___ SOURCE DATA

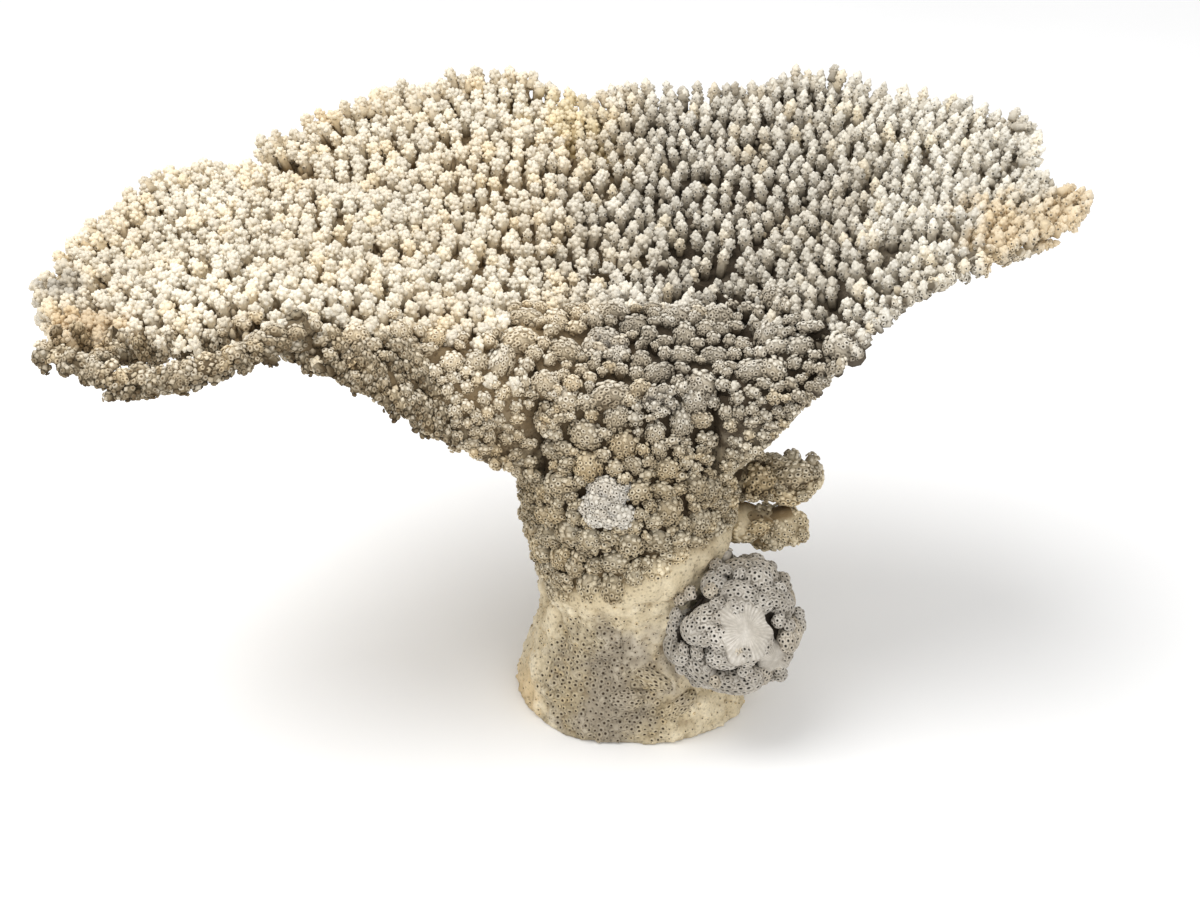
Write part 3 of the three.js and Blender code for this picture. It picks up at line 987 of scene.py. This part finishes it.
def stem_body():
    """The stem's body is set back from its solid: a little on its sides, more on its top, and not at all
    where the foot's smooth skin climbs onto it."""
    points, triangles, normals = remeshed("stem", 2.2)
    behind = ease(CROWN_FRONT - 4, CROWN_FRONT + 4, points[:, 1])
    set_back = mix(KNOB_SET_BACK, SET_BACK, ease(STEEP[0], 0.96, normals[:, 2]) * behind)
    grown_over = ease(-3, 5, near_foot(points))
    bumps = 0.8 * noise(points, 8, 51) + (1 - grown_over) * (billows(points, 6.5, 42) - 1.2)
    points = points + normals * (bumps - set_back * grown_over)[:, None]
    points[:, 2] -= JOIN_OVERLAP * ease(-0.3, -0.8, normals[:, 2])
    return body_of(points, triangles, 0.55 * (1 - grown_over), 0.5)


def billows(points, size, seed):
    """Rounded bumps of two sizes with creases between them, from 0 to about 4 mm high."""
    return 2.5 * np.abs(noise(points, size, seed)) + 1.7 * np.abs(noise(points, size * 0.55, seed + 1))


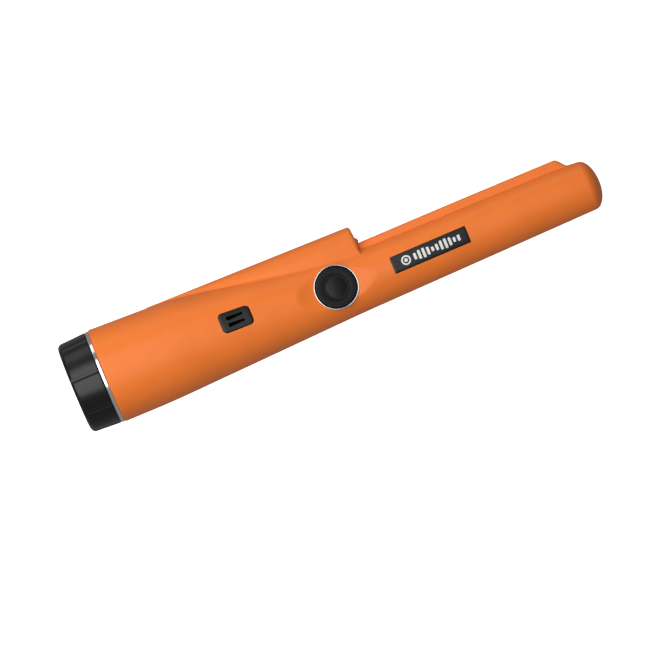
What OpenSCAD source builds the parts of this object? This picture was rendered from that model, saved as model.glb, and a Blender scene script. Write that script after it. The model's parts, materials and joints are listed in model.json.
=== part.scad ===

______

▸ **WHAT THE TASK REQUIRES**:
Determine how many lines of the data contain the word "picture", and reply with that number only.

▸ **SOLUTION**:
2